Modeling tax evasion with genetic algorithms

The U.S. tax gap is estimated to exceed $450 billion, most of which arises from non-compliance on the part of individual taxpayers (GAO 2012; IRS 2006). Much is hidden in innovative tax shelters combining multiple business structures such as partnerships, trusts, and S-corporations into complex transaction networks designed to reduce and obscure the true tax liabilities of their individual shareholders. One known gambit employed by these shelters is to offset real gains in one part of a portfolio by creating artificial capital losses elsewhere through the mechanism of “inflated basis” (TaxAnalysts 2005), a process made easier by the relatively flexible set of rules surrounding “pass-through” entities such as partnerships (IRS 2009).

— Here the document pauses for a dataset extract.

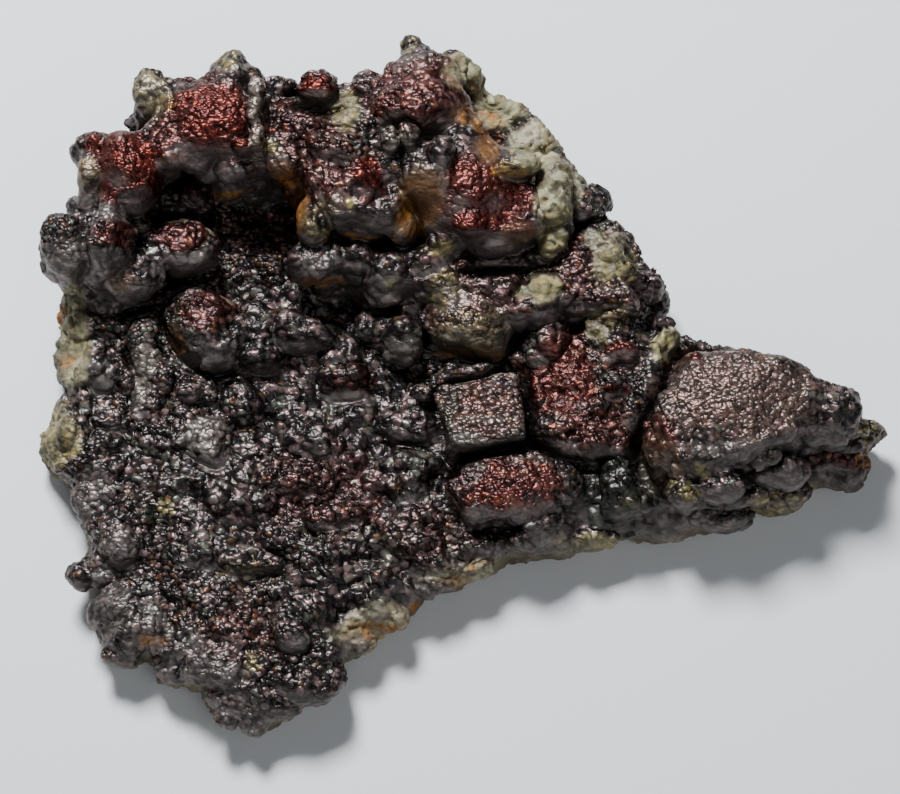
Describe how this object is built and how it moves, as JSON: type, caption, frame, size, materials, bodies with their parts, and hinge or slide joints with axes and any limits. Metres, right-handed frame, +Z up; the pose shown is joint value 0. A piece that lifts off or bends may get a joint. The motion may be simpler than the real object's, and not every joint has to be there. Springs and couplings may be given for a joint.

The ability to anticipate the likely forms of emerging evasion schemes would help auditors develop more efficient methods of reducing the tax gap. To this end, we have developed a prototype evolutionary algorithm designed to generate potential schemes of the inflated basis type described above. The algorithm takes as inputs a collection of asset types and tax entities, together with a rule-set governing asset exchanges between these entities. The schemes produced by the algorithm consist of sequences of transactions within an ownership network of tax entities. Schemes are ranked according to a “fitness function” (Goldberg in Genetic algorithms in search, optimization, and machine learning. Addison-Wesley, Boston, 1989); the very best schemes are those that afford the highest reduction in tax liability while incurring the lowest expected penalty.